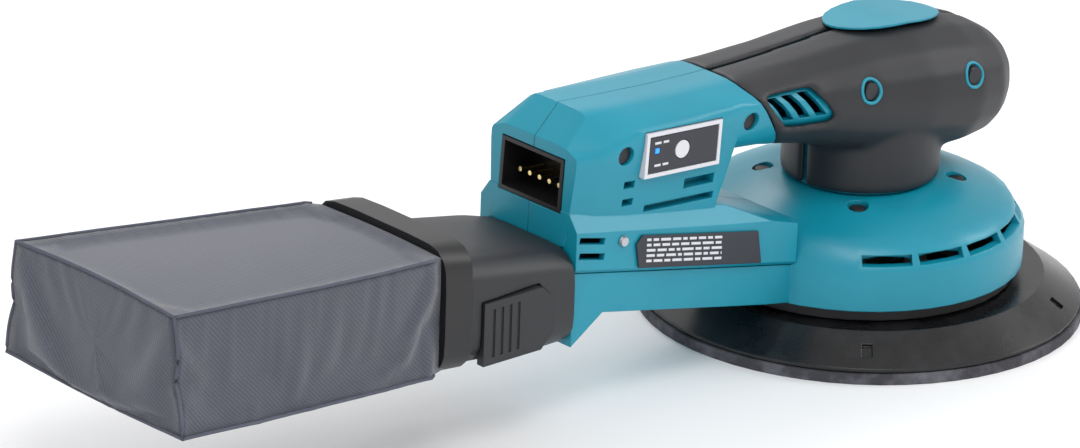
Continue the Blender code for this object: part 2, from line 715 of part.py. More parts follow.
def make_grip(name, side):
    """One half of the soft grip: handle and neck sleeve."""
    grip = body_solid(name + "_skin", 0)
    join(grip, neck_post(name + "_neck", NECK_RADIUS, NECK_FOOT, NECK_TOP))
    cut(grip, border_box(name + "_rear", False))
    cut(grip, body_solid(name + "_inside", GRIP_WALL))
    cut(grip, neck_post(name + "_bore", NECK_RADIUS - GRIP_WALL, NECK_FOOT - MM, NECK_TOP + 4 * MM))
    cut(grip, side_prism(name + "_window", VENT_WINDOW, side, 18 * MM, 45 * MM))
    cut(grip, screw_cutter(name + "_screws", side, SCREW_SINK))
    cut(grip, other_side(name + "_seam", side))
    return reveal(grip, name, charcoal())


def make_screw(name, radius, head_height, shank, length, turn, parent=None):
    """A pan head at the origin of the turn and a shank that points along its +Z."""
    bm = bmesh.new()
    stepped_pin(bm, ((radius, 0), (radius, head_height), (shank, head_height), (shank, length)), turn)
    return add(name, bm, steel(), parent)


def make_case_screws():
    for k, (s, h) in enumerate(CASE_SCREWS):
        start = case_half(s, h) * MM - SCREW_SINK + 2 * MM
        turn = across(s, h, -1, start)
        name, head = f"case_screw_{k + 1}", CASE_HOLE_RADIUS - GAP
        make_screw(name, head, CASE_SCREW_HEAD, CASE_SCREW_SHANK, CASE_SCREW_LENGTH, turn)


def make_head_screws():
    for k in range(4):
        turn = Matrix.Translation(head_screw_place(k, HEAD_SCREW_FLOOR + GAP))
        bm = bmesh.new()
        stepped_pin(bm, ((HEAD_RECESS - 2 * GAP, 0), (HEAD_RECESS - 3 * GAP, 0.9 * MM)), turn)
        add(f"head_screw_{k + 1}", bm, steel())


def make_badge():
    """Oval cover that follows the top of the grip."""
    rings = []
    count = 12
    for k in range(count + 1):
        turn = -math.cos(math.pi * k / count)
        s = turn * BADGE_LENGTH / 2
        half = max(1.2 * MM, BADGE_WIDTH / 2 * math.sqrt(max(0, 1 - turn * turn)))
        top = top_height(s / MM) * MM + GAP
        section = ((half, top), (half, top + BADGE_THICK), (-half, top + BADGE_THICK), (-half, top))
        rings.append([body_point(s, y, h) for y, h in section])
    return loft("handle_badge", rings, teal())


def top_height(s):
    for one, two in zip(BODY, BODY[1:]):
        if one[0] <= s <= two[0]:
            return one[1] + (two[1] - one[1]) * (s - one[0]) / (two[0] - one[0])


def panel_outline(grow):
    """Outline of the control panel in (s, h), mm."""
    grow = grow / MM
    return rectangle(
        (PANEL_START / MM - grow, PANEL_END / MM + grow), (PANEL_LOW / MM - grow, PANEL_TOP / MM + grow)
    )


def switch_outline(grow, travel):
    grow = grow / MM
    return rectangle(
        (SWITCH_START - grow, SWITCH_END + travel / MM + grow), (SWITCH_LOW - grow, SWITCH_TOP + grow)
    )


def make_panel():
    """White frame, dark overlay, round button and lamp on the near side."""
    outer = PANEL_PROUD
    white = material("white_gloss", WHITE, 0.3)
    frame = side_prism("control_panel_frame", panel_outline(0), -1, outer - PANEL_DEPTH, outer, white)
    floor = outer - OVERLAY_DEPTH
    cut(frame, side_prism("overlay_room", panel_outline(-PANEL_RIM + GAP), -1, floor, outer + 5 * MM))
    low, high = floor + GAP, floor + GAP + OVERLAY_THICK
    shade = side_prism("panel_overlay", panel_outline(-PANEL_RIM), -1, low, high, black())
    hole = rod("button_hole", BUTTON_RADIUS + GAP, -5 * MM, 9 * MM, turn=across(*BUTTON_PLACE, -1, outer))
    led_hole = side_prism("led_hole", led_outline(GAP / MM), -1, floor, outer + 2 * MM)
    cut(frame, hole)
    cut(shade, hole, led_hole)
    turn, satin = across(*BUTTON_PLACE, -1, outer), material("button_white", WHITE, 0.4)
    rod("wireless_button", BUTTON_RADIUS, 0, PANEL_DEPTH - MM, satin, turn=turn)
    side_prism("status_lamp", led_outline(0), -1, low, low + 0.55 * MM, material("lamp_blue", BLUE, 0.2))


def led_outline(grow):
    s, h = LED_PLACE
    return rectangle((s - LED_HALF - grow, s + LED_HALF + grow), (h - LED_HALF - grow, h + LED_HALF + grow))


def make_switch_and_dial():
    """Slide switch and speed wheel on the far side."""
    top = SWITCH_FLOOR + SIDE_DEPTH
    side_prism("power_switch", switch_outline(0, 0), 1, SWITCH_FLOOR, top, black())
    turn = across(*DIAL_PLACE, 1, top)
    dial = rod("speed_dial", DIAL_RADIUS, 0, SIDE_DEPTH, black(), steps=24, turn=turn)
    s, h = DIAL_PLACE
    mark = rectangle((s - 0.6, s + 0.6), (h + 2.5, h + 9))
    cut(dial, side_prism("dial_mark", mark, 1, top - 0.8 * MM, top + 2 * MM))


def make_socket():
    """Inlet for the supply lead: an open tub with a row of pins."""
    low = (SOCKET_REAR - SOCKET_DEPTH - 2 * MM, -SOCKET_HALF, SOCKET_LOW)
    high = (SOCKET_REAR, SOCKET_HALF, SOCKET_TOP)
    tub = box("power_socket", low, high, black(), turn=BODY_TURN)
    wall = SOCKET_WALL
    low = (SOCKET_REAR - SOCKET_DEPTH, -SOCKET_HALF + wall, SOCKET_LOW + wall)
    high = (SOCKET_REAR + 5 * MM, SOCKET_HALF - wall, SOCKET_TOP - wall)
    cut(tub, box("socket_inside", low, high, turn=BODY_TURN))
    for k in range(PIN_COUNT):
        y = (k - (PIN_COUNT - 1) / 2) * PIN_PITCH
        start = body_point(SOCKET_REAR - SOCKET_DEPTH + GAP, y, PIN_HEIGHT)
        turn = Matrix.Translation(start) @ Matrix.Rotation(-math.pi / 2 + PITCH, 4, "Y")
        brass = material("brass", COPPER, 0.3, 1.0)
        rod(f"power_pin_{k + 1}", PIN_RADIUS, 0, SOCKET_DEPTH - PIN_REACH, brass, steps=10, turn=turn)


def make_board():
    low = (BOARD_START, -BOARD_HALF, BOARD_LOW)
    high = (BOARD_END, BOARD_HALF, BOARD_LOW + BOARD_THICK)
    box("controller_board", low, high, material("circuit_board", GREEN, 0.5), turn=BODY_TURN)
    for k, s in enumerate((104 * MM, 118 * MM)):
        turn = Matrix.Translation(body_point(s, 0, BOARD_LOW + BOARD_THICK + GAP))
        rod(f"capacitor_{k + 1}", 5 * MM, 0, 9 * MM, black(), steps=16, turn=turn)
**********
* _Work instructions_:
Recopy all the lines exactly as they appear.

* _Result for this task_:
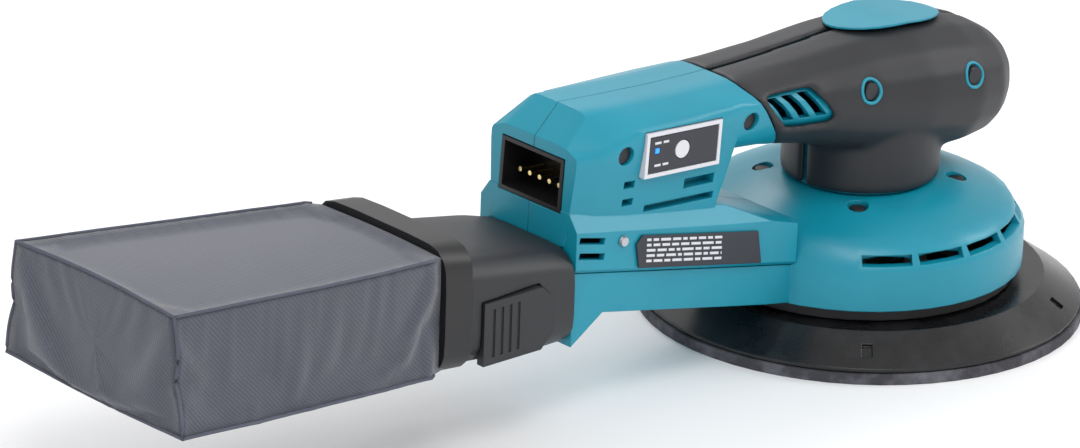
Continue the Blender code for this object: part 2, from line 715 of part.py. More parts follow.
def make_grip(name, side):
    """One half of the soft grip: handle and neck sleeve."""
    grip = body_solid(name + "_skin", 0)
    join(grip, neck_post(name + "_neck", NECK_RADIUS, NECK_FOOT, NECK_TOP))
    cut(grip, border_box(name + "_rear", False))
    cut(grip, body_solid(name + "_inside", GRIP_WALL))
    cut(grip, neck_post(name + "_bore", NECK_RADIUS - GRIP_WALL, NECK_FOOT - MM, NECK_TOP + 4 * MM))
    cut(grip, side_prism(name + "_window", VENT_WINDOW, side, 18 * MM, 45 * MM))
    cut(grip, screw_cutter(name + "_screws", side, SCREW_SINK))
    cut(grip, other_side(name + "_seam", side))
    return reveal(grip, name, charcoal())


def make_screw(name, radius, head_height, shank, length, turn, parent=None):
    """A pan head at the origin of the turn and a shank that points along its +Z."""
    bm = bmesh.new()
    stepped_pin(bm, ((radius, 0), (radius, head_height), (shank, head_height), (shank, length)), turn)
    return add(name, bm, steel(), parent)


def make_case_screws():
    for k, (s, h) in enumerate(CASE_SCREWS):
        start = case_half(s, h) * MM - SCREW_SINK + 2 * MM
        turn = across(s, h, -1, start)
        name, head = f"case_screw_{k + 1}", CASE_HOLE_RADIUS - GAP
        make_screw(name, head, CASE_SCREW_HEAD, CASE_SCREW_SHANK, CASE_SCREW_LENGTH, turn)


def make_head_screws():
    for k in range(4):
        turn = Matrix.Translation(head_screw_place(k, HEAD_SCREW_FLOOR + GAP))
        bm = bmesh.new()
        stepped_pin(bm, ((HEAD_RECESS - 2 * GAP, 0), (HEAD_RECESS - 3 * GAP, 0.9 * MM)), turn)
        add(f"head_screw_{k + 1}", bm, steel())


def make_badge():
    """Oval cover that follows the top of the grip."""
    rings = []
    count = 12
    for k in range(count + 1):
        turn = -math.cos(math.pi * k / count)
        s = turn * BADGE_LENGTH / 2
        half = max(1.2 * MM, BADGE_WIDTH / 2 * math.sqrt(max(0, 1 - turn * turn)))
        top = top_height(s / MM) * MM + GAP
        section = ((half, top), (half, top + BADGE_THICK), (-half, top + BADGE_THICK), (-half, top))
        rings.append([body_point(s, y, h) for y, h in section])
    return loft("handle_badge", rings, teal())


def top_height(s):
    for one, two in zip(BODY, BODY[1:]):
        if one[0] <= s <= two[0]:
            return one[1] + (two[1] - one[1]) * (s - one[0]) / (two[0] - one[0])


def panel_outline(grow):
    """Outline of the control panel in (s, h), mm."""
    grow = grow / MM
    return rectangle(
        (PANEL_START / MM - grow, PANEL_END / MM + grow), (PANEL_LOW / MM - grow, PANEL_TOP / MM + grow)
    )


def switch_outline(grow, travel):
    grow = grow / MM
    return rectangle(
        (SWITCH_START - grow, SWITCH_END + travel / MM + grow), (SWITCH_LOW - grow, SWITCH_TOP + grow)
    )


def make_panel():
    """White frame, dark overlay, round button and lamp on the near side."""
    outer = PANEL_PROUD
    white = material("white_gloss", WHITE, 0.3)
    frame = side_prism("control_panel_frame", panel_outline(0), -1, outer - PANEL_DEPTH, outer, white)
    floor = outer - OVERLAY_DEPTH
    cut(frame, side_prism("overlay_room", panel_outline(-PANEL_RIM + GAP), -1, floor, outer + 5 * MM))
    low, high = floor + GAP, floor + GAP + OVERLAY_THICK
    shade = side_prism("panel_overlay", panel_outline(-PANEL_RIM), -1, low, high, black())
    hole = rod("button_hole", BUTTON_RADIUS + GAP, -5 * MM, 9 * MM, turn=across(*BUTTON_PLACE, -1, outer))
    led_hole = side_prism("led_hole", led_outline(GAP / MM), -1, floor, outer + 2 * MM)
    cut(frame, hole)
    cut(shade, hole, led_hole)
    turn, satin = across(*BUTTON_PLACE, -1, outer), material("button_white", WHITE, 0.4)
    rod("wireless_button", BUTTON_RADIUS, 0, PANEL_DEPTH - MM, satin, turn=turn)
    side_prism("status_lamp", led_outline(0), -1, low, low + 0.55 * MM, material("lamp_blue", BLUE, 0.2))


def led_outline(grow):
    s, h = LED_PLACE
    return rectangle((s - LED_HALF - grow, s + LED_HALF + grow), (h - LED_HALF - grow, h + LED_HALF + grow))


def make_switch_and_dial():
    """Slide switch and speed wheel on the far side."""
    top = SWITCH_FLOOR + SIDE_DEPTH
    side_prism("power_switch", switch_outline(0, 0), 1, SWITCH_FLOOR, top, black())
    turn = across(*DIAL_PLACE, 1, top)
    dial = rod("speed_dial", DIAL_RADIUS, 0, SIDE_DEPTH, black(), steps=24, turn=turn)
    s, h = DIAL_PLACE
    mark = rectangle((s - 0.6, s + 0.6), (h + 2.5, h + 9))
    cut(dial, side_prism("dial_mark", mark, 1, top - 0.8 * MM, top + 2 * MM))


def make_socket():
    """Inlet for the supply lead: an open tub with a row of pins."""
    low = (SOCKET_REAR - SOCKET_DEPTH - 2 * MM, -SOCKET_HALF, SOCKET_LOW)
    high = (SOCKET_REAR, SOCKET_HALF, SOCKET_TOP)
    tub = box("power_socket", low, high, black(), turn=BODY_TURN)
    wall = SOCKET_WALL
    low = (SOCKET_REAR - SOCKET_DEPTH, -SOCKET_HALF + wall, SOCKET_LOW + wall)
    high = (SOCKET_REAR + 5 * MM, SOCKET_HALF - wall, SOCKET_TOP - wall)
    cut(tub, box("socket_inside", low, high, turn=BODY_TURN))
    for k in range(PIN_COUNT):
        y = (k - (PIN_COUNT - 1) / 2) * PIN_PITCH
        start = body_point(SOCKET_REAR - SOCKET_DEPTH + GAP, y, PIN_HEIGHT)
        turn = Matrix.Translation(start) @ Matrix.Rotation(-math.pi / 2 + PITCH, 4, "Y")
        brass = material("brass", COPPER, 0.3, 1.0)
        rod(f"power_pin_{k + 1}", PIN_RADIUS, 0, SOCKET_DEPTH - PIN_REACH, brass, steps=10, turn=turn)


def make_board():
    low = (BOARD_START, -BOARD_HALF, BOARD_LOW)
    high = (BOARD_END, BOARD_HALF, BOARD_LOW + BOARD_THICK)
    box("controller_board", low, high, material("circuit_board", GREEN, 0.5), turn=BODY_TURN)
    for k, s in enumerate((104 * MM, 118 * MM)):
        turn = Matrix.Translation(body_point(s, 0, BOARD_LOW + BOARD_THICK + GAP))
        rod(f"capacitor_{k + 1}", 5 * MM, 0, 9 * MM, black(), steps=16, turn=turn)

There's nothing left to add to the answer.